Tebey could honestly put out an album of all the quality songs he's written for other people but never recorded himself. He said he hadn't thought of reclaiming them in that way, but he had toyed with the idea of putting the original demo tracks out into the public. His voice on songs that are only known under other voices would be potentially fascinating for the public, now that they know Tebey for his own stage presence and singing voice - a voice he's figuratively maintained throughout his writing process.
"I learned a long time ago that I don't want to tailor songs for certain people because I find, if you do that, you're behind the curve," he said. "For instance Carrie Underwood doesn't want to sing again what she just did on the last record, she wants to turn a corner, she wants to try something different, so if you try to write something for what an artist has already done, I find that that doesn't work.
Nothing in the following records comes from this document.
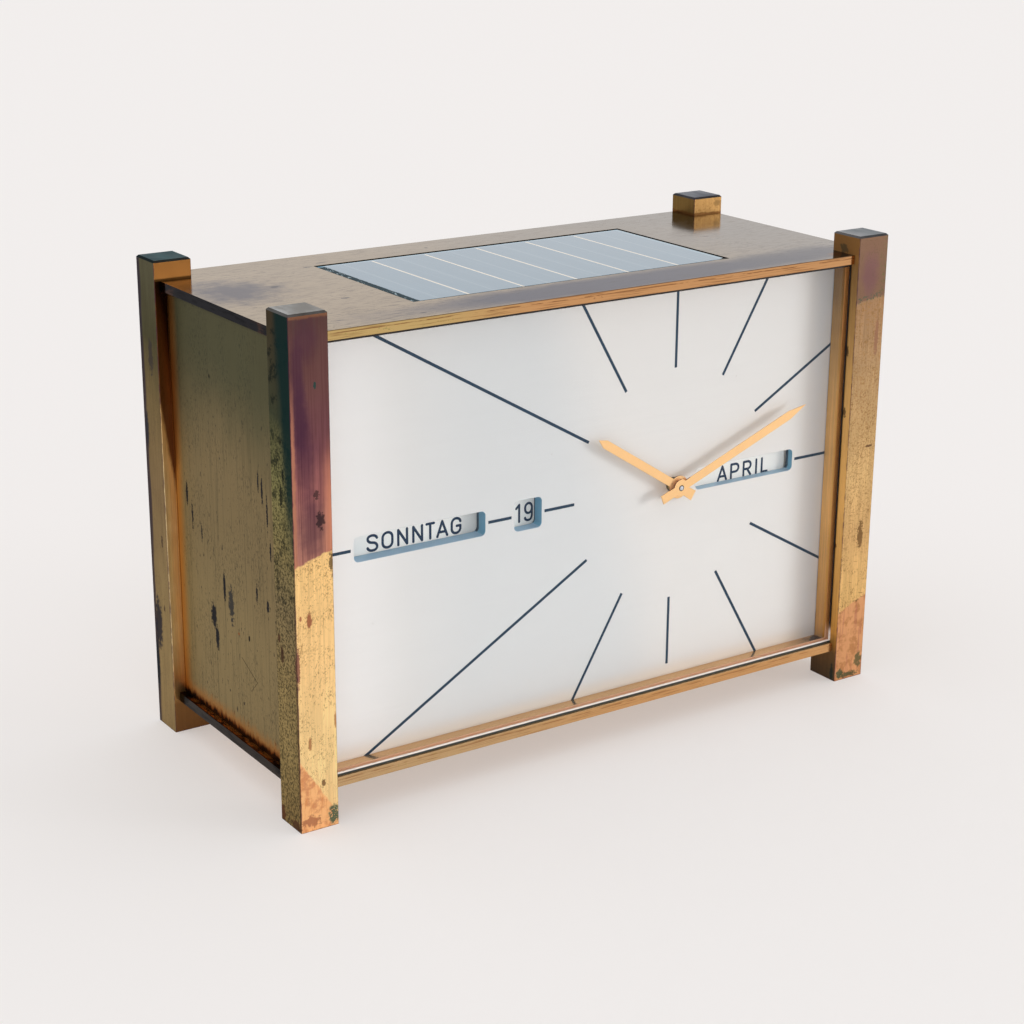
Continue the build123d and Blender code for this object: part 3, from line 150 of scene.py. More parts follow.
class Paint(Tree):
    """The node tree of one material."""

    def __init__(self, name):
        self.material = bpy.data.materials.new(name)
        self.material.use_nodes = True
        super().__init__(self.material.node_tree)
        self.seeds = 0
        where = self.add("TexCoord")
        self.place = self.vector("SCALE", where.outputs["Object"], scale=1 / MM)
        self.axes = self.split(self.place)
        self.facing = self.split(where.outputs["Normal"])
        self.colour = self.height = None
        self.roughness = 0.5

    def split(self, vector):
        node = self.add("SeparateXYZ")
        feed(node.inputs[0], vector)
        return node.outputs

    def vector(self, operation, *values, scale=None):
        node = self.add("VectorMath", operation=operation)
        for socket, value in zip(node.inputs, values):
            feed(socket, value)
        if scale is not None:
            put(node, Scale=scale)
        return node.outputs["Value" if operation == "LENGTH" else "Vector"]

    def mix(self, share, first, second, blend="MIX"):
        node = self.add("Mix", data_type="RGBA", blend_type=blend)
        for i, value in ((0, share), (6, first), (7, second)):
            feed(node.inputs[i], value)
        return node.outputs[2]

    def spread(self, size, stretch):
        """The place divided by a size along each axis, moved on by a seed, so that no two patterns match."""
        self.seeds += 1
        shares = [1 / (size * part) for part in stretch]
        shift = [self.seeds * 17.3, self.seeds * 5.9, self.seeds * 11.1]
        return self.vector("MULTIPLY_ADD", self.place, shares, shift)

    def noise(self, size, detail=3, stretch=(1, 1, 1), roughness=0.55, distortion=0):
        node = self.add("TexNoise")
        feed(node.inputs["Vector"], self.spread(size, stretch))
        put(node, Scale=1, Detail=detail, Roughness=roughness, Distortion=distortion)
        return node.outputs[0]

    def flecks(self, low, high, *shape, **more):
        """0 where a noise of that shape lies below low, 1 where it lies above high."""
        return step(self.noise(*shape, **more), low, high)

    def hairs(self, size, width, stretch=(1, 1, 1)):
        """1 on thin curly lines, where a warped noise crosses its middle value."""
        return step(gap(self.noise(size, 2, stretch, 0.5, 1.6), 0.5), width, width * 0.4)

    def scratches(self, turn, length, gap, level):
        """1 on short straight scratches. The turn lays the x axis along them."""
        self.seeds += 1
        node = self.add("Mapping", vector_type="TEXTURE")
        feed(node.inputs["Vector"], self.place)
        put(node, Location=[self.seeds * share for share in (7.1, 3.3, 5.7)], Rotation=turn, Scale=(length, gap, gap))
        marks = self.add("TexNoise")
        self.links.new(node.outputs[0], marks.inputs["Vector"])
        put(marks, Scale=1, Detail=1)
        return step(marks.outputs[0], level, level + 0.03)

    def border(self, shares, ragged, size, stretch=(1, 1, 1)):
        """A sloping height: the axes in those shares, and a noise of that reach round 0."""
        value = calc("MULTIPLY_ADD", self.noise(size, 4, stretch, 0.6), 2 * ragged, -ragged)
        for axis, share in zip(self.axes, shares):
            if share:
                value = calc("MULTIPLY_ADD", axis, share, value)
        return value

    def side(self, name):
        """1 on the faces that look that way."""
        axis, sign = NORMALS[name]
        return step(calc("MULTIPLY", self.facing[axis], sign), 0.55, 0.75)

    def ramp(self, stops, wobble=0, size=12):
        """A colour by height, from (height, red, green, blue) stops. The noise moves a border by the wobble."""
        node = self.add("ValToRGB")
        height = self.axes[2]
        if wobble:
            height = calc("MULTIPLY_ADD", self.noise(size, 4), 2 * wobble, height)
            height = calc("SUBTRACT", height, wobble)
        feed(node.inputs[0], calc("DIVIDE", height, CASE_HEIGHT))
        band = node.color_ramp.elements
        while len(band) > 1:
            band.remove(band[-1])
        (level, *colour), *rest = sorted(stops)
        band[0].position, band[0].color = level / CASE_HEIGHT, rgb(*colour)
        for level, *colour in rest:
            band.new(level / CASE_HEIGHT).color = rgb(*colour)
        return node.outputs[0]

    def near(self, centre, radii, ragged=0.5, soft=0.25, size=None):
        """1 inside a ragged ellipsoid."""
        shares = [1 / radius for radius in radii]
        shift = [-place / radius for place, radius in zip(centre, radii)]
        away = self.vector("LENGTH", self.vector("MULTIPLY_ADD", self.place, shares, shift))
        rag = self.noise(size or max(0.6, min(radii) * 0.8), 4)
        away = calc("MULTIPLY_ADD", rag, 2 * ragged, away)
        return step(away, 1 + ragged + soft, 1 + ragged - soft)

    # Layers. Each one works on the colour, the roughness or the height that the layers before it left.

    def lay(self, mask, colour, strength=1, rough=None):
        if strength != 1:
            mask = calc("MULTIPLY", mask, strength)
        self.colour = self.mix(mask, self.colour, colour)
        if rough is not None:
            node = self.add("Mix")
            for i, value in ((0, mask), (2, self.roughness), (3, rough)):
                feed(node.inputs[i], value)
            self.roughness = node.outputs[0]

    def shade(self, amount, low, high):
        """Multiplies the colour by low to high as the amount goes from 0 to 1."""
        node = self.add("MapRange")
        feed(node.inputs["Value"], amount)
        put(node, To_Min=low, To_Max=high)
        grey = self.add("CombineColor")
        for socket in grey.inputs[:3]:
            self.links.new(node.outputs[0], socket)
        self.colour = self.mix(1, self.colour, grey.outputs[0], "MULTIPLY")

    def vary_roughness(self, size, spread, level):
        self.roughness = calc("MULTIPLY_ADD", self.noise(size), spread, level)

    def raise_by(self, amount, height):
        lift = calc("MULTIPLY", amount, height)
        self.height = lift if self.height is None else calc("ADD", self.height, lift)

    def pores(self, size=0.35):
        self.raise_by(self.noise(size, 2), 0.01)

    def grain(self, axis, strength=0.12, size=0.22, depth=0.01, rough=0.1):
        """Brush marks along an axis: fine ones, and broader faint ones."""
        fine = self.noise(size, 2, GRAIN_AXES[axis])
        broad = self.noise(size * 5, 2, GRAIN_AXES[axis])
        both = calc("MULTIPLY_ADD", broad, 0.5, calc("MULTIPLY", fine, 0.5))
        marks = step(both, 0.3, 0.7)
        self.shade(marks, 1 - strength, 1 + strength * 0.7)
        self.raise_by(marks, depth)
        self.roughness = calc("MULTIPLY_ADD", marks, rough, self.roughness)

    def finish(self, metallic=0, bump=0.6, specular=0.5, edge_tint=1):
        node = self.add("BsdfPrincipled")
        for name, value in (("Base Color", self.colour), ("Roughness", self.roughness), ("Metallic", metallic)):
            feed(node.inputs[name], value)
        put(node, Specular_Tint=(edge_tint, edge_tint, edge_tint, 1), Specular_IOR_Level=specular)
        if self.height is not None:
            bumps = self.add("Bump")
            put(bumps, Strength=bump, Distance=MM)
            feed(bumps.inputs["Height"], self.height)
            self.links.new(bumps.outputs[0], node.inputs["Normal"])
        self.output("Material", node.outputs[0])
        return self.material


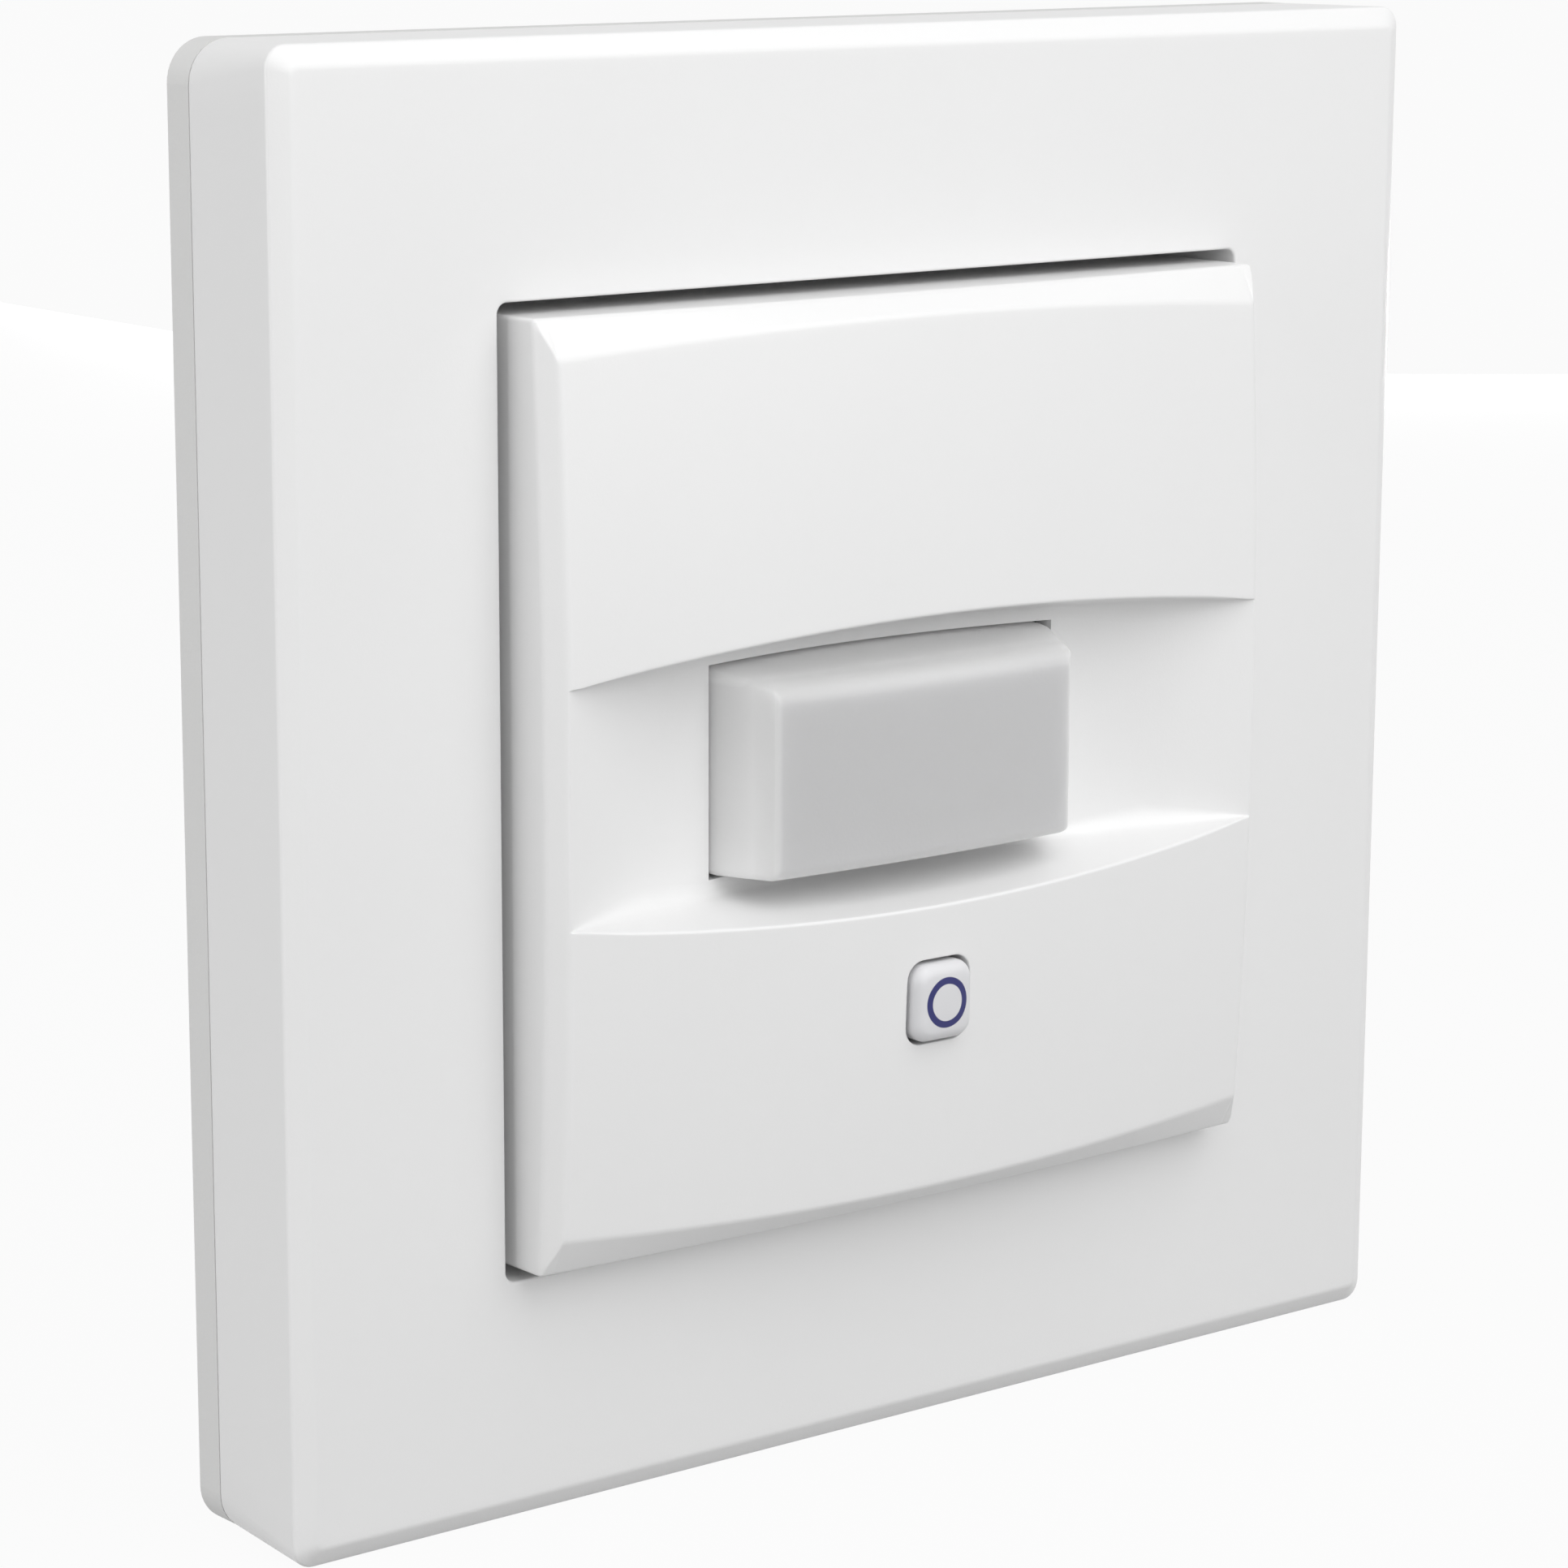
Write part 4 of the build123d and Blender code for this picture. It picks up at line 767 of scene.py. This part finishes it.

But I will admit, and Gord Bamford knows this, that I wrote Dive Bar with Blake Shelton in mind, just because I thought lyrically it was bang on for him, but they passed on it, that's totally fine, and I'm good enough friends with Gord that I could be this forward with him and said 'hey man, if Blake Shelton doesn't cut it, you can have it. Full stop.' It's a little forward, but in the end I was right, I got lucky. I really don't send out a lot of songs, actually. I like to have higher quality than higher quantity."
He'll have his best in full view tonight as he, Andrew Hyatt and headliner Tim Hicks get loud at CN Centre.